Happy Mood - Alice Leclercq

« Ivresse Urbaine » ? « Une fiction bien sûr ! ». Un homme ivre au point d’en être malade peine à trouver son chemin pour rentrer chez lui. Par moments il est pris d’éclairs du type « Ah … c’est par là ! ». Les éclairs en question se trouvent incarnés sous forme d’éruptions free de Glenn Ferris au trombone et Steve Potts au saxophone soprano.
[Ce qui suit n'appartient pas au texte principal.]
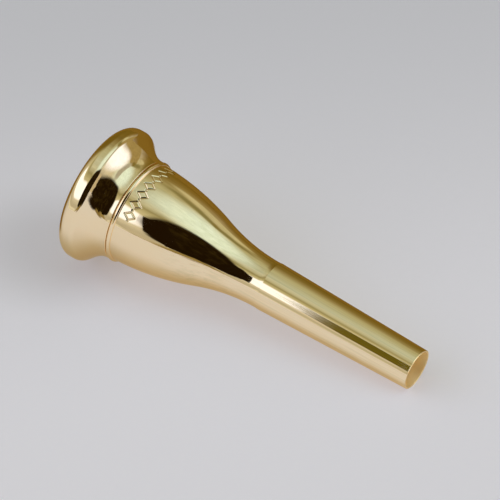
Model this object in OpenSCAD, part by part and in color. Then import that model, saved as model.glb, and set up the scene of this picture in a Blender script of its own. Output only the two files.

Après une version jazz de « Auprès de mon arbre » de Georges Brassens, la composition « Convictions à géométrie variable » tire son titre d’une expression entendue dans un débat politique. « Encore une fiction, deux personnes qui s’engueuleraient » sourit François, avec sur la gauche du plateau la team « trompette » et sur la droite la team « clarinette ». Un jeu de questions réponses, soutenu par un tandem rythmique central hyper swinguant.

« Music Matador » d’Eric Dolphy (1963) qui conclut le concert s’avère être le morceau qui a servi de fondement au projet : « Je l’avais dans mon réveil téléphonique pendant deux ou trois mois, je me suis aperçu que le thème me mettait de bonne humeur…ce qui n’est pas dans mon habitude ! C’est ce qui m’a donné envoie de monter ce groupe », explique François. La mélodie « accessible » et la rythmique chaloupée irrésistible de la pièce, passent ici par un solo de la section rythmique, un duo François Ripoche - Steve Potts, des amis de trente ans, et enfin un solo de Louis Sclavis à la clarinette basse.

On aura du mal à quitter notre salle préférée ce soir-là. On s’attarde. Comme une envie de prolonger l’ « humeur joyeuse » que ces sept artistes nous ont fait partager, et qui sera à coup sûr un des albums stars de 2020.